Rarely do marriage proposals implode so spectacularly in public yet lead to wedding bells, according to Lawler and staff at other Chicago restaurants where proposals happen nightly.

“I’ve had maybe three ‘nos’ in my 22 years here,” said Lawler.

“Thankfully, most of them are successful. Some we see again for repeat anniversaries,” said Natalie Labun, general manager at the lauded North Pond, 2610 N. Cannon Drive, whose bucolic Lincoln Park setting inspires at least five people a week to get down on bended knee.

They're seeing some emerging trends: the woman as proposer, and same-sex couples getting engaged.

No matter what the circumstances of the relationship or how romantic the restaurant is, a few things are certain: The potential for “no” always looms, and people will never stop proposing in restaurants.

For those thinking of popping the question over a plate of peppercorn-crusted tenderloin, Lawler, Labun and Wesley Conger, general manager of The Signature Room at the 95th, another popular proposal spot, offered the following advice.

1. Call ahead

It’s a giant leap, asking someone to marry you. But when you do it at a restaurant without letting the restaurant know, that’s free-falling with a stuck parachute.

At Geja’s, about 25 percent of guests who propose come in that very night without a reservation. And guess what? “They get a crappy table,” Lawler said, not out of spite of course, but because everyone else made a reservation.

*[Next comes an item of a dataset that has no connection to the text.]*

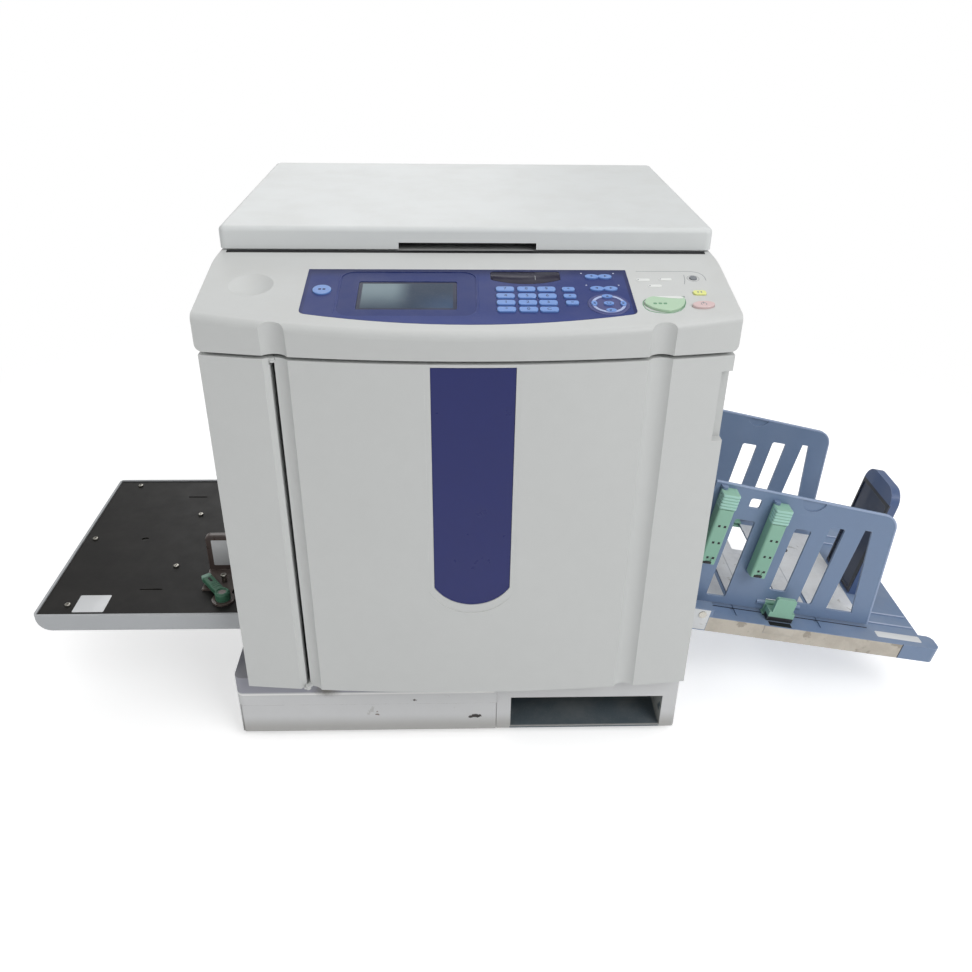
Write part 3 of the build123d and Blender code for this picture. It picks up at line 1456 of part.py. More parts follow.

Get a reservation. Talk to a manager. Write it in your online reservation; Labun sees this frequently and it’s very helpful, she said.

Restaurants will do their best to seat you at a prime table, and they’re full of ideas and the tools needed to execute them — hiding the ring in the bread basket, writing “Will you marry me?” in fancy chocolate script on the dessert plate or printing it on the menu, for example.

2. Don’t be so obvious

OK, so you’re already a cliche by deciding to propose at a swanky restaurant. But you don’t have to be so predictable on the timing.

Marriage proposal season at restaurants peaks around major holidays. If you stick to the offseason, you’re less likely to have to share your special moment with other couples. (It happens. Lawler and Labun each can recall when they’ve had three engagements in one night.)

And consider a weeknight instead of the more popular weekends. At the Signature Room, it’s easier to get a window table then, Conger said.

Thousands of couples have gotten engaged over fondue at Geja's Cafe [Geja's Cafe/Facebook]

3. Be mindful of fellow diners

Of course you’re excited, but there are other people in the room and you don’t know them. Maybe they’re on their third divorce. Maybe they’re interviewing for a job. Maybe they need a quiet night out.

Remember that you don’t own the place (unless you actually do) and that others around you might not clap (they probably will) or even care.

“If someone wants to bring in a three-piece band … no,” Lawler said.

4. Videotaping is generally a bad idea

It’s natural to want to document the momentous occasion. Lawler and Labun have had people go so far as to hire photographers to pose as customers so they can capture candid shots.

But surreptitious video crosses the line. Labun remembers one man who asked if his friend, a government employee of some sort, could set up small cameras and microphones — “all this spyware,” as Labun called it — around the dining room at North Pond, which seats 60.

“I spoke to him beforehand and said we couldn’t allow it because of the privacy of our other guests,” she said.

They brought the recording devices anyway, which prompted Labun to pull them aside for a less pleasant face-to-face chat. “They overstepped their bounds a little bit,” she said.

5. Propose first

The guy who proposed with the pair of shoes was painfully nervous, which is why he rushed through dinner, his mother-in-law told Lawler.

That’s why Conger argues for getting it out of the way early. “You can enjoy your meal instead of being nervous,” she said. And if you’ve planned ahead, the restaurant will have the bottle of bubbly ready the minute you hear "yes."

6. On second thought, wait until the end

If he or she says “no,” the rest of the evening will feel like utter hell, and even Michelin-level food will taste tasteless.

So hold on to the big reveal, order what you want and chew through your nerves.

“Because once it happens, that’s the only thing going on,” Labun said.

How do restaurants handle a no? As delicately as a souffle, whether that means getting an elevator or a table in the lounge and a stiff drink as quickly as possible for the injured party, Conger said.

Restaurants also have been known to comp part of all the meal, though that likely isn't enough to ease the sting of a proposal gone south.

“We’ll never hold them hostage,” Labun said.

7. Don’t forget the ring

Or the shoes, if that’s how you roll.